When We Don't Know the Costs or the Benefits
Adaptive Strategies for Abating Climate Change
Most quantitative studies of climate-change policy attempt to predict the greenhouse-gas reduction plan that will have the optimum balance of long-term costs and benefits. The authors find that the large uncertainties associated with the climate-change problem can make the policy prescriptions of this traditional approach unreliable. In this study, the authors construct a large uncertainty space that includes the possibility of large and/or abrupt climate changes and/or of technology breakthroughs that radically reduce projected abatement costs. Computational experiments on a linked system of climate and economic models are used to compare the performance of a simple adaptive strategy — one that can make midcourse corrections based on observations of the climate and economic systems — and two commonly advocated "best estimate" policies based on different expectations about the long-term consequences of climate change.
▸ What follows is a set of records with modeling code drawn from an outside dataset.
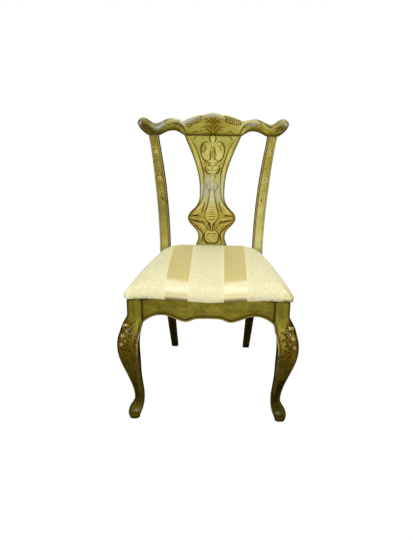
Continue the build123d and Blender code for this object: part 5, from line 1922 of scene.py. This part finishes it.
# ---- seat -----------------------------------------------------------------
@dataclass
class Cushion:
    """Upholstered seat: a crowned form swelled by air pressure, with gathered front corners."""

    lines: Lines
    apron: SeatFrame
    proud: float = 0.006
    front_half: float = 0.287
    rear_half: float = 0.196
    rear_gap: float = 0.0180
    bow: float = 0.009
    front_corner: float = 0.024
    rear_corner: float = 0.034
    crown: float = 0.052
    board_top: float = 0.0136
    flat: float = 0.45
    waist: float = 0.20
    rise_power: float = 1.1
    level_power: float = 0.55
    voxel: float = 0.0056
    pressure: float = 3.0
    frames: int = 20
    cap: float = 0.0032
    shrink: float = 0.0012
    gap: float = 0.0004
    tucked: float = 0.004
    hem_width: float = 0.030

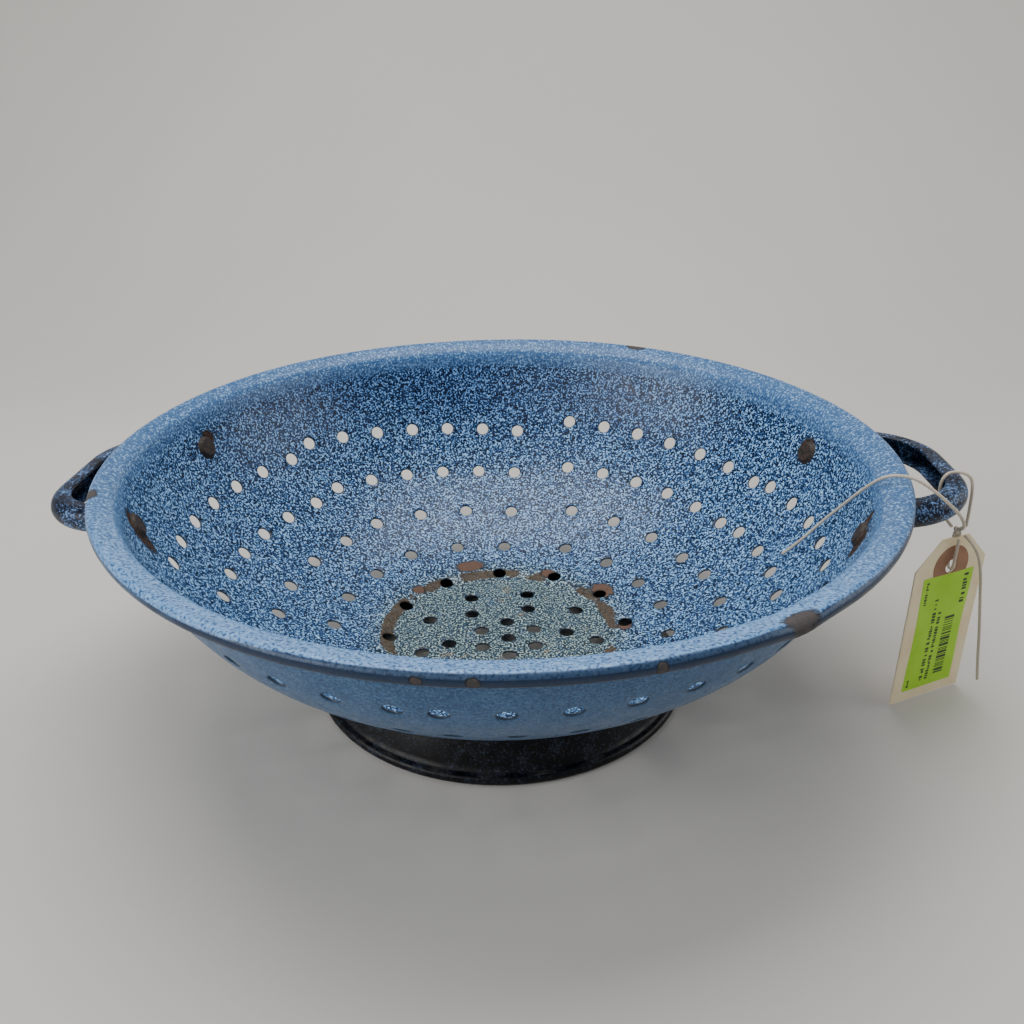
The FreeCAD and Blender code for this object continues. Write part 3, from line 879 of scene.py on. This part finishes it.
def chip_distance(nodes, chips, height, turn, arc_radius, uneven):
    """Nearest chip, 1 at its outline, less inside."""
    nearest = None
    for degrees, level, half_round, half_up in chips:
        across = nodes.times(nodes.math("SUBTRACT", turn, degrees),
                            math.radians(1) * arc_radius / half_round)
        up = nodes.times(nodes.math("SUBTRACT", height, level), 1 / half_up)
        reach = nodes.math("SQRT", nodes.plus(nodes.times(across, across),
                                              nodes.times(up, up)))
        nearest = reach if nearest is None else nodes.math("MINIMUM", nearest, reach)
    return nodes.plus(nearest, uneven)


def rust_color(nodes):
    """Brown iron oxide with darker and more orange parts."""
    return nodes.mix(nodes.fade(nodes.noise(700, 4, 0.7), 0.38, 0.72), (0.010, 0.007, 0.006),
                     (0.085, 0.040, 0.022))


def speckle(nodes, light, middle, dark, amount_light, amount_dark, scale=1.0):
    """Spattered enamel: pale and dark flecks about half a millimetre across on a middle colour."""
    fine = nodes.noise(1250 * scale, 1.0, 0.5)
    coarse = nodes.noise(520 * scale, 2.0, 0.55)
    blend = nodes.plus(nodes.times(fine, 0.84), nodes.times(coarse, 0.16))
    pale = nodes.fade(blend, 0.59 - 0.08 * amount_light, 0.62 - 0.08 * amount_light)
    deep = nodes.fade(blend, 0.44 + 0.06 * amount_dark, 0.41 + 0.06 * amount_dark)
    color = nodes.mix(deep, middle, dark)
    return nodes.mix(pale, color, light), blend


def enamel_bowl():
    """The bowl's enamel: speckled inside, calmer on the lip and outside, with rust and chips, and painted
    shade and highlight.
    """
    nodes = Nodes("speckled_blue_enamel")
    radius, height, turn = nodes.polar()
    outside = nodes.attribute("face_side")
    edge = nodes.attribute("hole_edge")
    cloud = nodes.noise(26, 3, 0.55)
    patchy = nodes.noise(75, 3, 0.6)
    # inside: middle blue, with painted shade darkening the upper back wall, greener and duller on the floor
    back = nodes.fade(turn, 20.0, 70.0)
    back_left = nodes.fade(turn, 178.0, 140.0)
    upper = nodes.fade(height, 46.0, 80.0)
    # painted shade: the upper back wall's middle and pale flecks are made darker
    painted_shade_back_wall = nodes.times(nodes.times(back, back_left), upper)
    painted_shade_back_wall = nodes.times(painted_shade_back_wall, nodes.fade(cloud, 0.3, 0.7, 0.55, 1.1))
    middle = nodes.mix(painted_shade_back_wall, (0.022, 0.098, 0.285), (0.009, 0.046, 0.160))
    on_floor = nodes.fade(radius, 62.0, 40.0)
    middle = nodes.mix(on_floor, middle, (0.036, 0.100, 0.165))
    middle = nodes.mix(nodes.fade(patchy, 0.45, 0.75, 0.0, 0.5), middle, (0.045, 0.125, 0.29))
    light = nodes.mix(on_floor, (0.33, 0.58, 0.90), (0.50, 0.62, 0.56))
    light = nodes.mix(painted_shade_back_wall, light, (0.17, 0.36, 0.70))
    dark = nodes.mix(on_floor, (0.0015, 0.005, 0.018), (0.008, 0.012, 0.014))
    inner, grain = speckle(nodes, light, middle, dark, 0.45, 0.9)
    # lip and roll: paler, with streaks that run outwards and a painted highlight along the front
    lip_zone = nodes.times(nodes.fade(radius, 131.5, 137.5), nodes.fade(height, 88.0, 91.0))
    streaks = nodes.noise(330, 3, 0.65)
    lip_tone_and_painted_highlight = nodes.mix(nodes.fade(streaks, 0.35, 0.7), (0.034, 0.110, 0.275), (0.075, 0.180, 0.375))
    # painted highlight: the front of the lip is lightened towards pale blue
    front = nodes.times(nodes.fade(turn, -20.0, -55.0), nodes.fade(turn, -168.0, -135.0))
    lip_tone_and_painted_highlight = nodes.mix(nodes.times(front, 0.8), lip_tone_and_painted_highlight, (0.165, 0.350, 0.68))
    lip_color, _ = speckle(nodes, (0.25, 0.43, 0.72), lip_tone_and_painted_highlight, (0.034, 0.105, 0.26), 0.2, 0.1, 0.9)
    color = nodes.mix(lip_zone, inner, lip_color)
    # outside: slate blue with a finer, closer mottle
    outer_middle = nodes.mix(nodes.fade(patchy, 0.35, 0.7), (0.040, 0.112, 0.250), (0.056, 0.142, 0.295))
    outer, _ = speckle(nodes, (0.082, 0.180, 0.34), outer_middle, (0.030, 0.082, 0.18), 0.3, 0.35)
    # painted shadow: the outside just under the lip is darkened
    painted_shadow_under_lip = nodes.times(nodes.fade(height, 86.0, 92.0), outside)
    outer = nodes.mix(nodes.times(painted_shadow_under_lip, 0.55), outer, (0.025, 0.045, 0.085))
    color = nodes.mix(nodes.fade(outside, 0.4, 0.6), color, outer)
    # painted shade: a thin dark line along the lower outer edge of the roll
    shade_line_radius = nodes.math("SUBTRACT", radius, nodes.times(nodes.noise(60, 2), 1.2))
    line = nodes.times(nodes.fade(shade_line_radius, 144.7, 145.2), nodes.fade(height, 97.6, 96.6))
    color = nodes.mix(nodes.times(line, 0.85), color, (0.010, 0.022, 0.055))
    # hole edges are thin, dark enamel
    rim = nodes.fade(edge, 0.55, 0.95)
    color = nodes.mix(nodes.times(rim, 0.9), color, (0.016, 0.026, 0.045))
    # rust along the crease, and stains round the floor's holes
    rust = rust_color(nodes)
    inside = nodes.math("SUBTRACT", 1.0, outside)
    crease_place = nodes.math("ABSOLUTE", nodes.math("SUBTRACT", radius, 46.6))
    wide = nodes.fade(crease_place, 5.6, 0.4)
    ring_break = nodes.fade(nodes.noise(58, 2, 0.5), 0.3, 0.56)
    crumbs = nodes.noise(640, 3, 0.7)
    ring_mask = nodes.times(wide, ring_break)
    ring_mask = nodes.fade(nodes.plus(ring_mask, nodes.times(crumbs, 0.8)), 0.92, 1.12)
    ring_mask = nodes.times(ring_mask, inside)
    olive = nodes.mix(nodes.noise(300, 2), (0.020, 0.014, 0.009), (0.12, 0.080, 0.042))
    color = nodes.mix(nodes.times(ring_mask, 0.92), color, olive)
    stain = nodes.times(nodes.fade(radius, 44.0, 36.0), nodes.fade(nodes.noise(95, 3, 0.6), 0.5, 0.72))
    stain = nodes.fade(nodes.plus(nodes.times(stain, 0.6),
                                  nodes.times(crumbs, 0.8)), 0.74, 0.95)
    color = nodes.mix(nodes.times(nodes.times(stain, inside), 0.55), color,
                      (0.2, 0.155, 0.085))
    # chips down to the steel; those on the rim are greyer
    uneven = nodes.times(nodes.math("SUBTRACT", nodes.noise(420, 3, 0.6), 0.5), 0.75)
    floor_chip = chip_distance(nodes, FLOOR_CHIPS, radius, turn, 52.0, uneven)
    wall_chip = chip_distance(nodes, WALL_CHIPS, height, turn, 131.0, uneven)
    floor_chip = nodes.plus(floor_chip, nodes.fade(height, 30.0, 32.0, 0.0, NOT_HERE))
    wall_chip = nodes.plus(wall_chip, nodes.fade(height, 66.0, 64.0, 0.0, NOT_HERE))
    chip = nodes.math("MINIMUM", floor_chip, wall_chip)
    chip = nodes.plus(chip, nodes.times(outside, NOT_HERE))
    rim_chip = chip_distance(nodes, RIM_CHIPS, radius, turn, 145.0, uneven)
    rim_chip = nodes.plus(rim_chip, nodes.fade(height, 92.0, 90.0, 0.0, NOT_HERE))
    chip = nodes.math("MINIMUM", chip, rim_chip)
    bare = nodes.fade(chip, 1.0, 0.9)
    halo = nodes.fade(chip, 1.32, 1.0)
    color = nodes.mix(nodes.times(halo, 0.85), color, (0.012, 0.014, 0.02))
    floor_part = nodes.fade(height, 30.0, 26.0)
    bare_color = nodes.mix(floor_part, rust, nodes.mix(0.8, rust, (0.15, 0.085, 0.062)))
    at_rim = nodes.fade(height, 90.0, 92.0)
    bare_color = nodes.mix(nodes.times(at_rim, 0.6), bare_color, (0.085, 0.082, 0.088))
    color = nodes.mix(bare, color, bare_color)
    worn = nodes.math("MAXIMUM", bare, nodes.times(ring_mask, 0.8))
    gloss = nodes.fade(nodes.noise(180, 3, 0.6), 0.3, 0.7, 0.26, 0.42)
    roughness = nodes.math("ADD", gloss, nodes.times(worn, 0.5), clamp=True)
    surface = nodes.bump(nodes.noise(240, 2, 0.5), 0.00018, 0.35)
    surface = nodes.bump(grain, 0.00004, 0.6, surface)
    pit = nodes.math("SUBTRACT", 1.0, bare)
    surface = nodes.bump(nodes.plus(pit, nodes.times(nodes.noise(900, 3), 0.25)), 0.00035, 0.8,
                         surface)
    return nodes.finish(color, roughness, surface, Specular_IOR_Level=0.3, Coat_Weight=0.04,
                        Coat_Roughness=0.14)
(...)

The results show that the "Do-a-Little" and "Emissions-Stabilization" best-estimate policies perform well in the respective regions of the uncertainty space where their estimates are valid, but can fail severely in those regions where their estimates are wrong. In contrast, the adaptive strategy can make midcourse corrections and avoid significant errors. While its success is no surprise, the adaptive-strategy approach provides an analytic framework to examine important policy and research issues that will likely arise as society adapts to climate change, which cannot be easily addressed in studies using best-estimate approaches.